Exercise: Please quote exactly the lines below from the line containing "The FreeCAD and" to the line containing "LEG_WIRE = 0.25 * MM", both lines included, and nothing else.
══ Extracted records ══
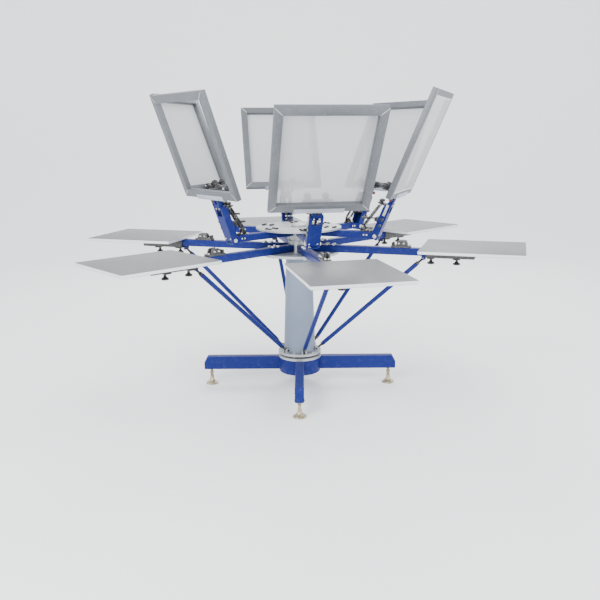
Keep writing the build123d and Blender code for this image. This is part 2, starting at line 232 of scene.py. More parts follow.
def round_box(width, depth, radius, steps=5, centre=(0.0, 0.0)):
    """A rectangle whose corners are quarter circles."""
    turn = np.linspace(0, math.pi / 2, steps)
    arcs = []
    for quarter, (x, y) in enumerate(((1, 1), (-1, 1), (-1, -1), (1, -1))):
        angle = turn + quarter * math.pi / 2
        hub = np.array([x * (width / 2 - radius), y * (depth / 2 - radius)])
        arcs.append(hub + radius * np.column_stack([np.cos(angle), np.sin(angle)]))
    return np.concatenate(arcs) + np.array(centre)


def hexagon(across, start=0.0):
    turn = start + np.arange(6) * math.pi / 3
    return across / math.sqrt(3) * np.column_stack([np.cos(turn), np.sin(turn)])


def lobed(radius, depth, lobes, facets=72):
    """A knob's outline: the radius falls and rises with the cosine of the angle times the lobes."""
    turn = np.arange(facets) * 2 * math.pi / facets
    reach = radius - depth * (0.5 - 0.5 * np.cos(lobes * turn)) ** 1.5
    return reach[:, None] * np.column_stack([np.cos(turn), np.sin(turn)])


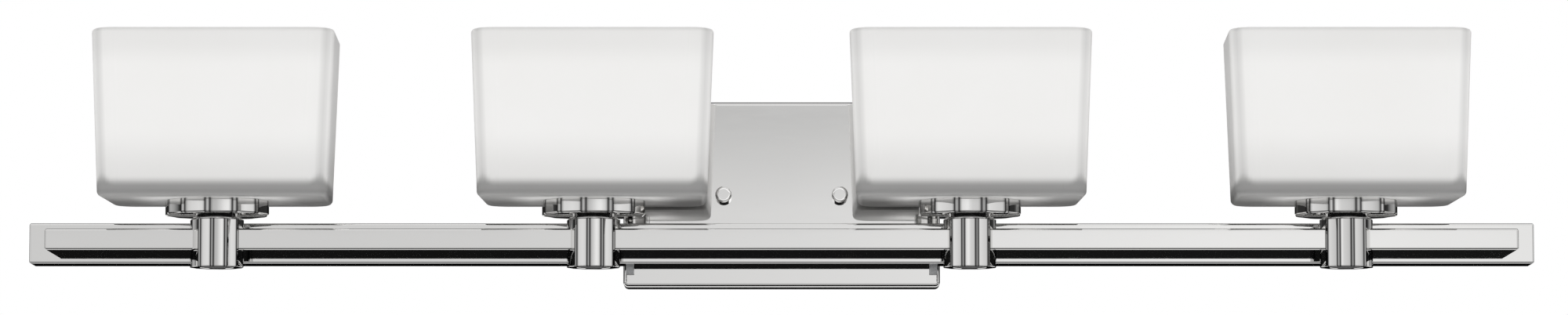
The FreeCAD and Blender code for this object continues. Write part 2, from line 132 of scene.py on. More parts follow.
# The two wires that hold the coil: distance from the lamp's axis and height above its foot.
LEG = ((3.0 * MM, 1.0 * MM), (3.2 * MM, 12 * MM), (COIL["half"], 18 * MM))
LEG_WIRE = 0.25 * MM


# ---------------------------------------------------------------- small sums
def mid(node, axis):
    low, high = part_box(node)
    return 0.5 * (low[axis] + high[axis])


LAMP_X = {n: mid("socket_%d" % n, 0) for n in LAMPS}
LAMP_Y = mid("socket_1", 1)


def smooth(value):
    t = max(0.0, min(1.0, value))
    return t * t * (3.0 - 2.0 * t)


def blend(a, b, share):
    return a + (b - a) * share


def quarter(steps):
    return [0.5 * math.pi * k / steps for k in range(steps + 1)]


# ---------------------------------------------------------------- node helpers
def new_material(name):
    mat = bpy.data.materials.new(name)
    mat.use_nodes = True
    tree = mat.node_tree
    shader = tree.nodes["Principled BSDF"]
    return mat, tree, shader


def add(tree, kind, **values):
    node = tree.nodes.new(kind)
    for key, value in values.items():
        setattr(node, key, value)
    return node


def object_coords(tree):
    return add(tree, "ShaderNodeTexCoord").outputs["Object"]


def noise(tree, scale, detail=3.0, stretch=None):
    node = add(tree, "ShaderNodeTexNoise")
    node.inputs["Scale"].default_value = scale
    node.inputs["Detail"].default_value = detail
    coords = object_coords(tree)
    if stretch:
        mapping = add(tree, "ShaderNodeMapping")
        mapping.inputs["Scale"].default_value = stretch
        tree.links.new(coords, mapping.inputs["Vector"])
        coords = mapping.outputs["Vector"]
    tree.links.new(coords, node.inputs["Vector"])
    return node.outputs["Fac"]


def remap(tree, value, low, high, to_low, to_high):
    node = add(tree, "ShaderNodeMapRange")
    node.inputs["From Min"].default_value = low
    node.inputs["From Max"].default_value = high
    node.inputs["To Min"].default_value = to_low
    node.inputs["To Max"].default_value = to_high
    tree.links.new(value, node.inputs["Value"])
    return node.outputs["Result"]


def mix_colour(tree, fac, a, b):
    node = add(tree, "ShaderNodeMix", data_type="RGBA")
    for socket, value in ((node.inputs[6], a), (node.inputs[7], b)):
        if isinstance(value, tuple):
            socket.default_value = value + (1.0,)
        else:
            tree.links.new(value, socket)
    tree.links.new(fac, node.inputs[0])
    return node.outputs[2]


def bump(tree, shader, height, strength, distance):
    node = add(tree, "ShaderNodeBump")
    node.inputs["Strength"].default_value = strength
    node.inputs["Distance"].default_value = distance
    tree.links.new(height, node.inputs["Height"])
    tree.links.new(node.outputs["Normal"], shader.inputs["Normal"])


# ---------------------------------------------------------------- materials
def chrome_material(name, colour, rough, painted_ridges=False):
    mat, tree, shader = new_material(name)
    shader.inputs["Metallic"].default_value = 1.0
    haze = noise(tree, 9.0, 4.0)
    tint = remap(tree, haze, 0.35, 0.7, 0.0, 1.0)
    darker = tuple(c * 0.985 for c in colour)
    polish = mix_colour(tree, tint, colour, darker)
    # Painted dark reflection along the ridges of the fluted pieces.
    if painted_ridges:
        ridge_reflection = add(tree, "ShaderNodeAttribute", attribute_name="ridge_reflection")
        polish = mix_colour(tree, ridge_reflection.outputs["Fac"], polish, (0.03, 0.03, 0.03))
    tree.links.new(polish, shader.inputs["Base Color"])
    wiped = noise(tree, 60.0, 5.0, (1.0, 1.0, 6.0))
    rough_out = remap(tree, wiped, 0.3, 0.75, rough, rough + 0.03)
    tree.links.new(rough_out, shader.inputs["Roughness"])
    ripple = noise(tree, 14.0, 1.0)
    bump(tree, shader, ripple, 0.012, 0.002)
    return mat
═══
Output below:
The FreeCAD and Blender code for this object continues. Write part 2, from line 132 of scene.py on. More parts follow.
# The two wires that hold the coil: distance from the lamp's axis and height above its foot.
LEG = ((3.0 * MM, 1.0 * MM), (3.2 * MM, 12 * MM), (COIL["half"], 18 * MM))
LEG_WIRE = 0.25 * MM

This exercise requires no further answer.